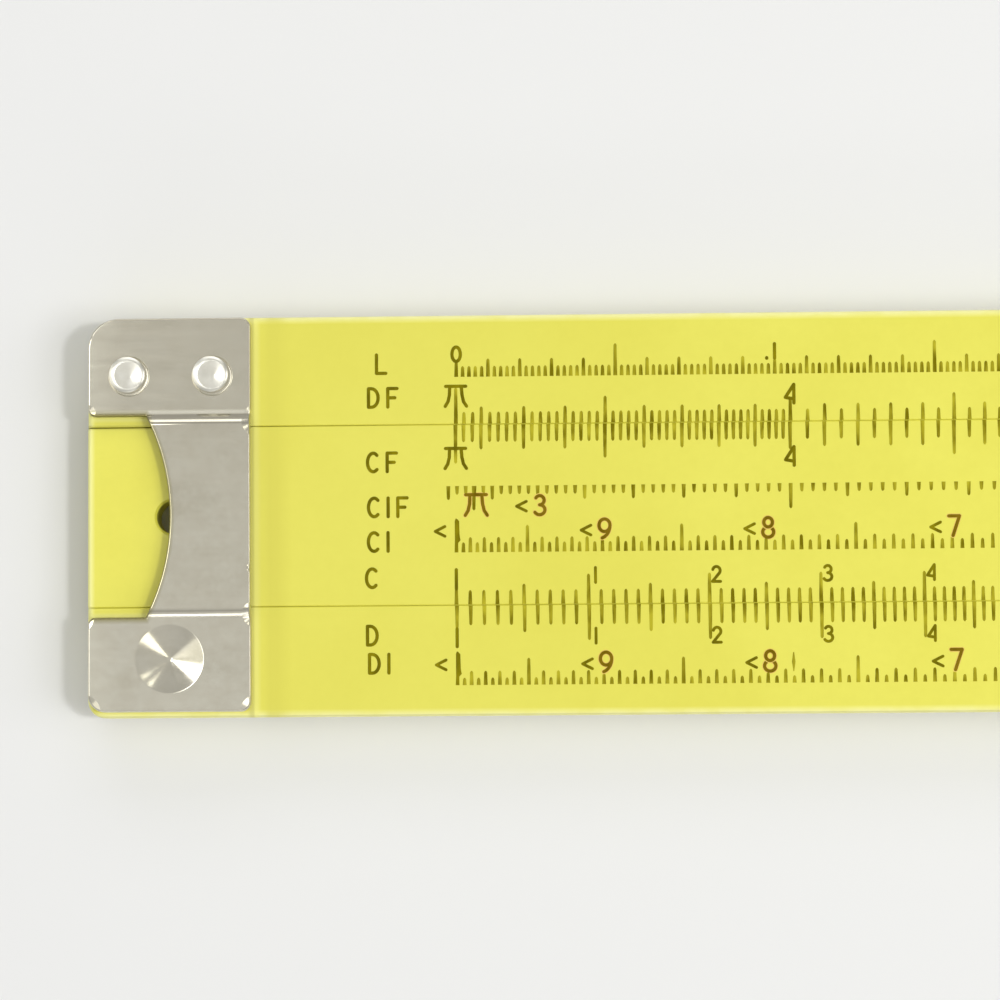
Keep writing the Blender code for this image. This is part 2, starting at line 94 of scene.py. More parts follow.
# End brackets
SEAT_GAP = 0.05 * MM
BRACKET_THICKNESS = 0.9 * MM
BRACKET_RIM_ROUNDING = 0.15 * MM
BRACKET_CORNER_RADIUS = 0.8 * MM
BRACKET_LIP_RADIUS = 0.6 * MM
JOGGLE_START = 7.12 * MM
JOGGLE_STOP = 8.02 * MM
NOTCH_SETBACK = 0.7 * MM
NOTCH_LIP_DEPTH = 4.6 * MM
NOTCH_DEPTH = 6.5 * MM
NOTCH_LIP = STATOR_INNER_EDGE + NOTCH_SETBACK
NOTCH_SAGITTA = NOTCH_DEPTH - NOTCH_LIP_DEPTH
NOTCH_RADIUS = (NOTCH_LIP * NOTCH_LIP + NOTCH_SAGITTA * NOTCH_SAGITTA) / (2 * NOTCH_SAGITTA)
DIMPLE_RADIUS = 2.7 * MM
DIMPLE_DEPTH = 0.7 * MM
DIMPLE_LIP = 0.04 * MM
DIMPLE_BOW = 0.1
DIMPLE_TIP = 0.25 * MM
DIMPLE_ROOT = 0.2 * MM
POCKET_CLEARANCE = 0.2 * MM
POCKET_HOLE_RADIUS = 0.8 * MM
BRACKET_X = (BRACKET_LOW.x + BRACKET_HIGH.x) / 2
HALF_BRACKET = (BRACKET_HIGH.x - BRACKET_LOW.x) / 2
JOGGLE_HEIGHT = BRACKET_HIGH.z - FRONT_FACE - SEAT_GAP - BRACKET_THICKNESS
RIM_BAND = -BRACKET_LOW.y - 0.4 * MM

# Dents in the edges of a bracket: x from its middle towards the rule's end, y and reach
KNOCK_SLOPE = 0.27
BRACKET_KNOCKS = (
    (-HALF_BRACKET - 0.75 * MM, 7.5 * MM, 1.4 * MM), (-HALF_BRACKET - 0.35 * MM, -7.7 * MM, 1.0 * MM),
    (-HALF_BRACKET - 0.8 * MM, -15.6 * MM, 1.75 * MM), (HALF_BRACKET + 0.4 * MM, -15.3 * MM, 1.4 * MM),
    (HALF_BRACKET, JOGGLE_STOP + 0.2 * MM, 0.6 * MM), (HALF_BRACKET + 0.6 * MM, 14.6 * MM, 1.05 * MM),
    (HALF_BRACKET + 1.05 * MM, -7.7 * MM, 1.6 * MM), (-HALF_BRACKET, -4.1 * MM, 0.3 * MM))

# Rivets
RIVET_NAMES = ("left_outer_rivet", "left_inner_rivet", "right_inner_rivet", "right_outer_rivet")
RIVET_SHANK_RADIUS = 1.0 * MM
RIVET_HOLE_CLEARANCE = 0.05 * MM
RIVET_CREST_SHARE = 0.8
RIVET_WALL_SHARE = 0.79
RIVET_BEND = 0.06
RIVET_DISH_DEPTH = 0.16 * MM
RIVET_DISH_POWER = 1.2
RIVET_LEAN = Vector((0.28 * MM, -0.14 * MM, 0))
SEAT_MARK_DEPTH = 0.036 * MM
SEAT_MARK_REACH = 0.15 * MM
SEAT_MARK_SHIFT = (0.12 * MM, -0.11 * MM)

# Cursor
WINDOW_CORNER_RADIUS = 1.2 * MM
WINDOW_BEVEL = 0.4 * MM
# How far below the face and in from the rim each bend of the bevel lies, as shares of its size
WINDOW_BEVEL_SHARES = ((1.08, 0), (0.94, 0.06), (0.06, 0.94), (0, 1.08))
WINDOW_BACK_ROUNDING = 0.08 * MM
RUNNER_CORNER_RADIUS = 0.9 * MM
RUNNER_ROUNDING = 0.15 * MM
SPRING_THICKNESS = 0.2 * MM
SPRING_RECESS_DEPTH = 0.9 * MM
SPRING_RECESS_MARGIN = 0.4 * MM
SCREW_HEAD_RADIUS = 1.25 * MM
SCREW_HEAD_HEIGHT = 0.55 * MM
SCREW_SHANK_RADIUS = 0.65 * MM
SCREW_CLEARANCE = 0.06 * MM
SCREW_EDGE = 0.05 * MM
SCREW_SINK = 0.03 * MM
SLOT_WIDTH = 0.3 * MM
SLOT_DEPTH = 0.25 * MM
SCREW_NAMES = [f"{face}_{across}_{along}_screw" for face in ("front", "back")
               for across in ("upper", "lower") for along in ("left", "right")]
SCREW_TURNS = (12, -35, 64, 20, -8, 47, -60, 30)
HAIRLINE_WIDTH = 0.1 * MM
HAIRLINE_DEPTH = 0.02 * MM
HAIRLINE_MARGIN = 0.3 * MM

# Fineness of the curved surfaces
CUT_OVERRUN = 1.0 * MM
CORNER_STEPS = 12
EDGE_STEPS = 6
NOTCH_STEPS = 48
JOGGLE_STEPS = 20
WALL_STEPS = 8
TURNED_STEPS = 56
RIVET_STEPS = 8
SPRING_STEPS = 32
SMOOTH_ANGLE = math.radians(32)

# Print
SCALE_LENGTH = 250.0 * MM
INK_RISE = 0.006 * MM
HALO_RISE = 0.008 * MM
FIGURE_RISE = 0.011 * MM
LAYER_STEP = 0.0012 * MM
LAYERS = 5
INK_ROOT = 0.02 * MM
TICK_BASE_WIDTH = 0.31 * MM
TICK_TIP_WIDTH = 0.24 * MM
STROKE_WIDTH = 0.26 * MM
SMALL_STROKE_WIDTH = 0.23 * MM
ARC_STEP = 15.0
CAP_ANGLES = (30.0, 60.0, 84.0)
CORNER_TURN = math.radians(48)
LETTER_GAP = 0.52
FIGURE_GAP = 0.36
SMALL_FIGURE_SHIFT = 0.56 * MM
ARROW_SIZE = 0.76 * MM
ARROW_SHIFT = 1.66 * MM
ARROW_RISE = 0.30 * MM
INDEX_LEFT = -0.12
RED_SHIFT = 0.17 * MM
HALO_SPREAD = 0.06 * MM
POINT_SHIFT = 0.62 * MM


def srgb(red, green, blue):
    """The linear colour of an 8 bit display colour."""
    shares = [value / 255 for value in (red, green, blue)]
    return tuple(s / 12.92 if s <= 0.04045 else ((s + 0.055) / 1.055) ** 2.4 for s in shares) + (1.0,)


def middle_of(node):
    """The middle of a CAD node's box, as (x, y)."""
    low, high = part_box(node)
    return (low.x + high.x) / 2, (low.y + high.y) / 2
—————
Goal: Output all of the data again. Match it exactly.

Correct answer:
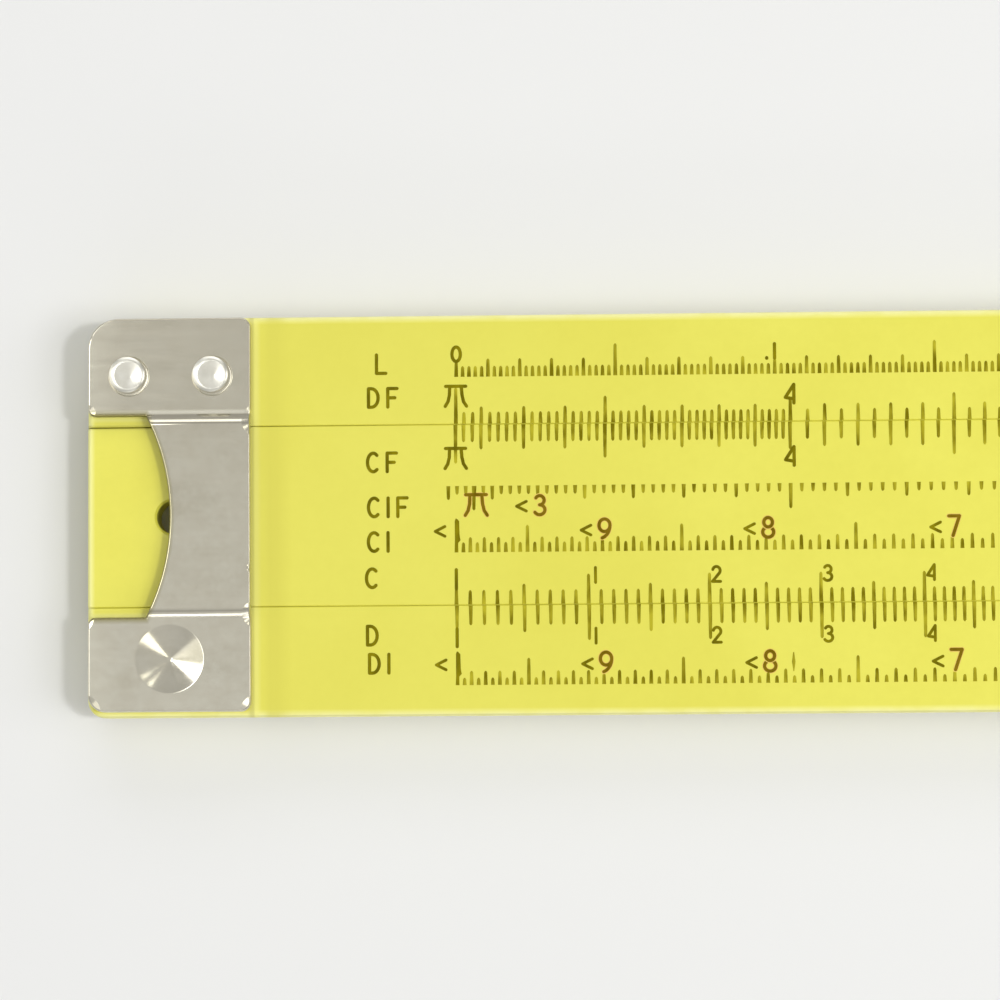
Keep writing the Blender code for this image. This is part 2, starting at line 94 of scene.py. More parts follow.
# End brackets
SEAT_GAP = 0.05 * MM
BRACKET_THICKNESS = 0.9 * MM
BRACKET_RIM_ROUNDING = 0.15 * MM
BRACKET_CORNER_RADIUS = 0.8 * MM
BRACKET_LIP_RADIUS = 0.6 * MM
JOGGLE_START = 7.12 * MM
JOGGLE_STOP = 8.02 * MM
NOTCH_SETBACK = 0.7 * MM
NOTCH_LIP_DEPTH = 4.6 * MM
NOTCH_DEPTH = 6.5 * MM
NOTCH_LIP = STATOR_INNER_EDGE + NOTCH_SETBACK
NOTCH_SAGITTA = NOTCH_DEPTH - NOTCH_LIP_DEPTH
NOTCH_RADIUS = (NOTCH_LIP * NOTCH_LIP + NOTCH_SAGITTA * NOTCH_SAGITTA) / (2 * NOTCH_SAGITTA)
DIMPLE_RADIUS = 2.7 * MM
DIMPLE_DEPTH = 0.7 * MM
DIMPLE_LIP = 0.04 * MM
DIMPLE_BOW = 0.1
DIMPLE_TIP = 0.25 * MM
DIMPLE_ROOT = 0.2 * MM
POCKET_CLEARANCE = 0.2 * MM
POCKET_HOLE_RADIUS = 0.8 * MM
BRACKET_X = (BRACKET_LOW.x + BRACKET_HIGH.x) / 2
HALF_BRACKET = (BRACKET_HIGH.x - BRACKET_LOW.x) / 2
JOGGLE_HEIGHT = BRACKET_HIGH.z - FRONT_FACE - SEAT_GAP - BRACKET_THICKNESS
RIM_BAND = -BRACKET_LOW.y - 0.4 * MM

# Dents in the edges of a bracket: x from its middle towards the rule's end, y and reach
KNOCK_SLOPE = 0.27
BRACKET_KNOCKS = (
    (-HALF_BRACKET - 0.75 * MM, 7.5 * MM, 1.4 * MM), (-HALF_BRACKET - 0.35 * MM, -7.7 * MM, 1.0 * MM),
    (-HALF_BRACKET - 0.8 * MM, -15.6 * MM, 1.75 * MM), (HALF_BRACKET + 0.4 * MM, -15.3 * MM, 1.4 * MM),
    (HALF_BRACKET, JOGGLE_STOP + 0.2 * MM, 0.6 * MM), (HALF_BRACKET + 0.6 * MM, 14.6 * MM, 1.05 * MM),
    (HALF_BRACKET + 1.05 * MM, -7.7 * MM, 1.6 * MM), (-HALF_BRACKET, -4.1 * MM, 0.3 * MM))

# Rivets
RIVET_NAMES = ("left_outer_rivet", "left_inner_rivet", "right_inner_rivet", "right_outer_rivet")
RIVET_SHANK_RADIUS = 1.0 * MM
RIVET_HOLE_CLEARANCE = 0.05 * MM
RIVET_CREST_SHARE = 0.8
RIVET_WALL_SHARE = 0.79
RIVET_BEND = 0.06
RIVET_DISH_DEPTH = 0.16 * MM
RIVET_DISH_POWER = 1.2
RIVET_LEAN = Vector((0.28 * MM, -0.14 * MM, 0))
SEAT_MARK_DEPTH = 0.036 * MM
SEAT_MARK_REACH = 0.15 * MM
SEAT_MARK_SHIFT = (0.12 * MM, -0.11 * MM)

# Cursor
WINDOW_CORNER_RADIUS = 1.2 * MM
WINDOW_BEVEL = 0.4 * MM
# How far below the face and in from the rim each bend of the bevel lies, as shares of its size
WINDOW_BEVEL_SHARES = ((1.08, 0), (0.94, 0.06), (0.06, 0.94), (0, 1.08))
WINDOW_BACK_ROUNDING = 0.08 * MM
RUNNER_CORNER_RADIUS = 0.9 * MM
RUNNER_ROUNDING = 0.15 * MM
SPRING_THICKNESS = 0.2 * MM
SPRING_RECESS_DEPTH = 0.9 * MM
SPRING_RECESS_MARGIN = 0.4 * MM
SCREW_HEAD_RADIUS = 1.25 * MM
SCREW_HEAD_HEIGHT = 0.55 * MM
SCREW_SHANK_RADIUS = 0.65 * MM
SCREW_CLEARANCE = 0.06 * MM
SCREW_EDGE = 0.05 * MM
SCREW_SINK = 0.03 * MM
SLOT_WIDTH = 0.3 * MM
SLOT_DEPTH = 0.25 * MM
SCREW_NAMES = [f"{face}_{across}_{along}_screw" for face in ("front", "back")
               for across in ("upper", "lower") for along in ("left", "right")]
SCREW_TURNS = (12, -35, 64, 20, -8, 47, -60, 30)
HAIRLINE_WIDTH = 0.1 * MM
HAIRLINE_DEPTH = 0.02 * MM
HAIRLINE_MARGIN = 0.3 * MM

# Fineness of the curved surfaces
CUT_OVERRUN = 1.0 * MM
CORNER_STEPS = 12
EDGE_STEPS = 6
NOTCH_STEPS = 48
JOGGLE_STEPS = 20
WALL_STEPS = 8
TURNED_STEPS = 56
RIVET_STEPS = 8
SPRING_STEPS = 32
SMOOTH_ANGLE = math.radians(32)

# Print
SCALE_LENGTH = 250.0 * MM
INK_RISE = 0.006 * MM
HALO_RISE = 0.008 * MM
FIGURE_RISE = 0.011 * MM
LAYER_STEP = 0.0012 * MM
LAYERS = 5
INK_ROOT = 0.02 * MM
TICK_BASE_WIDTH = 0.31 * MM
TICK_TIP_WIDTH = 0.24 * MM
STROKE_WIDTH = 0.26 * MM
SMALL_STROKE_WIDTH = 0.23 * MM
ARC_STEP = 15.0
CAP_ANGLES = (30.0, 60.0, 84.0)
CORNER_TURN = math.radians(48)
LETTER_GAP = 0.52
FIGURE_GAP = 0.36
SMALL_FIGURE_SHIFT = 0.56 * MM
ARROW_SIZE = 0.76 * MM
ARROW_SHIFT = 1.66 * MM
ARROW_RISE = 0.30 * MM
INDEX_LEFT = -0.12
RED_SHIFT = 0.17 * MM
HALO_SPREAD = 0.06 * MM
POINT_SHIFT = 0.62 * MM


def srgb(red, green, blue):
    """The linear colour of an 8 bit display colour."""
    shares = [value / 255 for value in (red, green, blue)]
    return tuple(s / 12.92 if s <= 0.04045 else ((s + 0.055) / 1.055) ** 2.4 for s in shares) + (1.0,)


def middle_of(node):
    """The middle of a CAD node's box, as (x, y)."""
    low, high = part_box(node)
    return (low.x + high.x) / 2, (low.y + high.y) / 2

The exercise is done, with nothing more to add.